Its boxed adventure, Menace Under Otari, is sanctioned for Pathfinder Society Organized Play. Paizo also announced on November 18, 2020, that it would award Pathfinder Society credit and could be run as a two-chronicle adventure lasting about 4 to 5 hours per part. That history matters because it shows the Beginner Box line has always been more than an intro product. It can carry a group from first dice roll to organized play and beyond.

So where does Secrets of the Unlit Star fit? It is the cleaner buy if you want a current, Remaster-aligned on-ramp and do not already own the earlier box. If you already have the 2020 or 2024 Beginner Box and your table is happy with it, this new version is more about convenience and alignment than reinvention.

Who should buy it now, and who can skip it

    Buy it now if you are any of the following:

  • a new GM who wants a ready-made first Pathfinder session
  • a player group that wants to learn Second Edition without rules overload
  • a convention organizer, teacher, or mentor running intro tables
  • a returning Pathfinder table that wants a clean Remaster-era start

Skip it if you already have a functioning Pathfinder group with the current core rules and do not need guided onboarding. It is also less urgent if you already own the earlier Beginner Box and are comfortable teaching new players from that version.

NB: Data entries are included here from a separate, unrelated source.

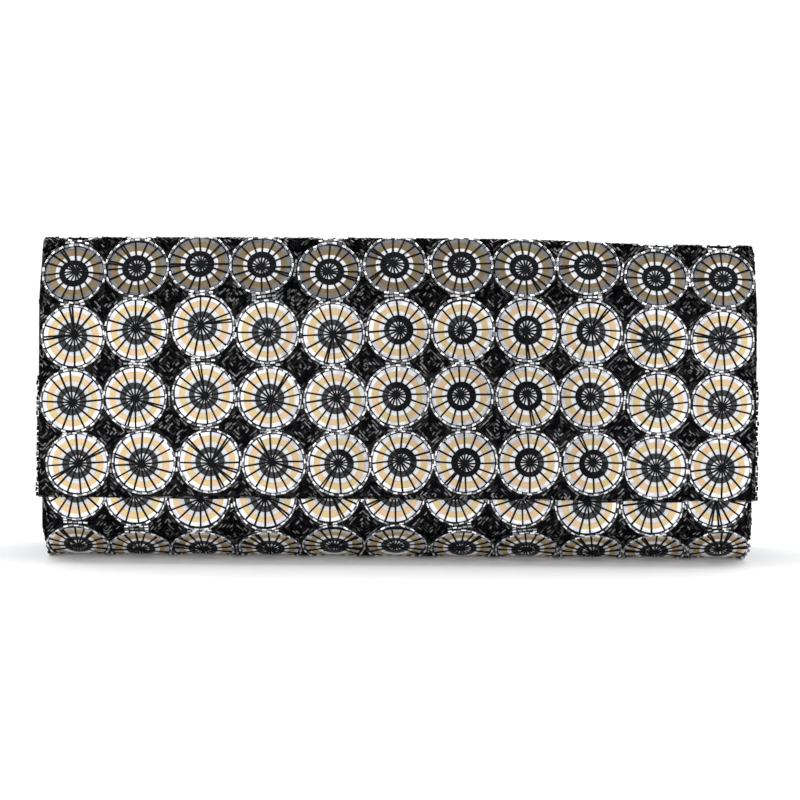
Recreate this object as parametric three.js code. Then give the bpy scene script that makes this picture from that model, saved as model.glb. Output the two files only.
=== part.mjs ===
// A long beaded evening clutch that stands on its base. Millimetres; X runs along the bag, Y from its
// front to its back and Z up. The origin is on the floor, at the middle of the footprint.
//
// One embroidered cloth wraps the bag: the flap's lower edge, its front, the shoulder, the top, and past
// the seam the back, the base and the front of the pocket up to its mouth. Medallions stand on that cloth
// in rows, and folded gussets close the pocket's two ends.
import * as THREE from "three";

// Driving sizes of the pocket and the flap, measured on the outer face of the cloth.
const pocketWidth = 298;
const flapOverhang = 1; // the flap beyond the pocket, at each end
const baseDepth = 52; // front to back, at the top of the base's corners
const baseFlat = 22; // the flat strip that the bag stands on
const cornerRise = 13.6; // height of the base's corners above that strip
const backLength = 114.5; // along the back, from the base's corner to the top
const backLean = 2.5; // degrees, towards the front
const frontLean = 6; // degrees, towards the back
const flapEdgeHeight = 26.6; // the flap's lower edge above the flat strip
const flapFrontLength = 83.2; // along the flap, from its lower edge to the shoulder
const shoulderLength = 27.6;
const shoulderLean = 29; // degrees, towards the back
const mouthBelowShoulder = 7;
const pocketWall = 2.6;
const flapWall = 2.4;
const swell = 1.5; // how far the stuffed faces stand out at the middle of the bag
const edgeSwell = 0.35; // the share of that swell along the top and the base's corners

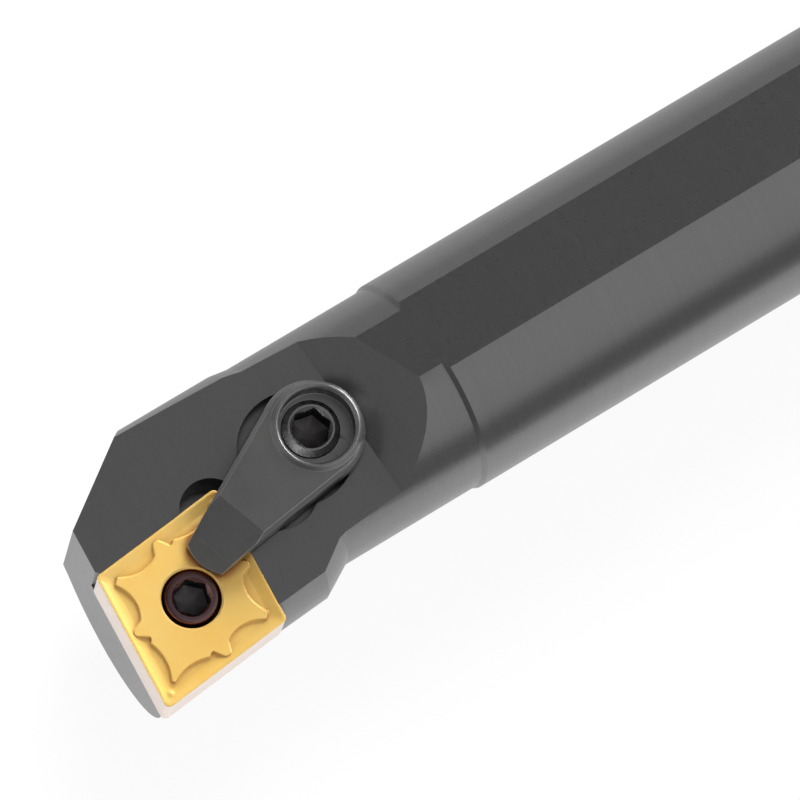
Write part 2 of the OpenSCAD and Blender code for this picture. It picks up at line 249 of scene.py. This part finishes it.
def corner_mask(material, reach, most):
    """From 0 in the open up to the given value where two surfaces meet in an inner corner."""
    openness = add_node(material, "ShaderNodeAmbientOcclusion", samples=8)
    openness.inputs["Distance"].default_value = reach * MM
    return spread(material, openness.outputs["AO"], most, 0, start=0.6, end=0.96)


# Materials


def worn_steel(name, dark, light, roughness, grain_scale, bump_height, wear=0.5,
               edge_tone=(0.55, 0.55, 0.56), edge_width=0.12):
    """Blackened steel: fine grain, slight clouds and brighter edges where the blackening has worn."""
    material, shader = new_material(name)
    shader.inputs["Metallic"].default_value = 1.0
    fine = grain(material, grain_scale, detail=2)
    cloud = grain(material, scale=160, detail=4)
    tone = blend_colours(material, spread(material, cloud, 0, 1), dark, light)
    tone = blend_colours(material, edge_mask(material, edge_width, wear), tone, edge_tone)
    link(material, tone, shader.inputs["Base Color"])
    link(material, spread(material, fine, *roughness), shader.inputs["Roughness"])
    bump(material, shader, fine, bump_height)
    return material


def bar_finish():
    """The bar's own steel, with faint rings left by turning and grinding round its axis."""
    material, shader = new_material("bar steel")
    shader.inputs["Metallic"].default_value = 1.0
    fine = grain(material, scale=3200, detail=2)
    rings = spread(material, grain(material, scale=60, detail=4, stretch=(60, 1, 1)), 0, 1)
    edges = edge_mask(material, width=0.08, most=0.15)
    corners = corner_mask(material, reach=0.5, most=0.75)
    tone = blend_colours(material, rings, (0.262, 0.262, 0.266), (0.278, 0.278, 0.281))
    tone = blend_colours(material, edges, tone, (0.45, 0.45, 0.46))
    tone = blend_colours(material, corners, tone, (0.08, 0.08, 0.08))
    link(material, tone, shader.inputs["Base Color"])
    link(material, spread(material, fine, 0.27, 0.33), shader.inputs["Roughness"])
    bump(material, shader, fine, distance=0.001)
    return material


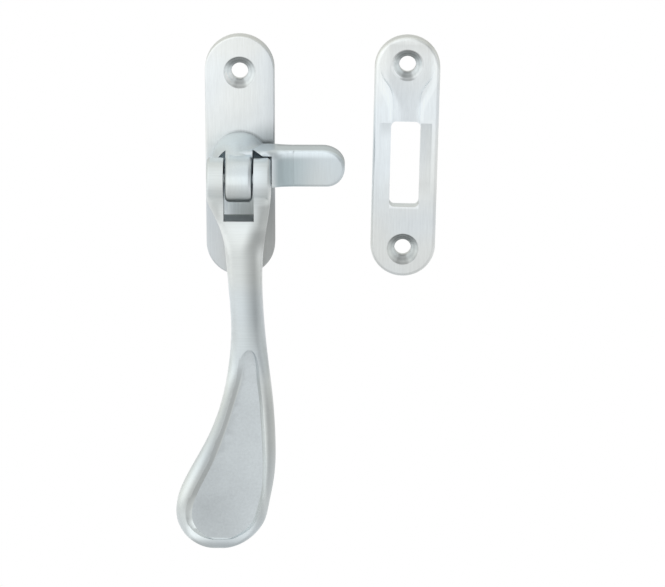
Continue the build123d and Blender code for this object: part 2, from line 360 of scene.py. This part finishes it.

The strongest case for Secrets of the Unlit Star is simple: it removes the usual excuses for not starting Pathfinder. There is enough material here to teach the game, enough physical gear to run it immediately, and enough Remaster-era relevance to make it feel like the right first box for the current version of the game.

What to buy next

If this box gets your table moving, the natural next step is the wider Remaster rulebook line, so you can graduate from the guided experience into the full game. That is where the Beginner Box has always done its best work: it gives you the first session, then points you toward the long campaign after the table already knows Pathfinder can work for them.

That is why Secrets of the Unlit Star looks like one of the most useful Pathfinder buys on the horizon. It does not just introduce the game. It gets the game started.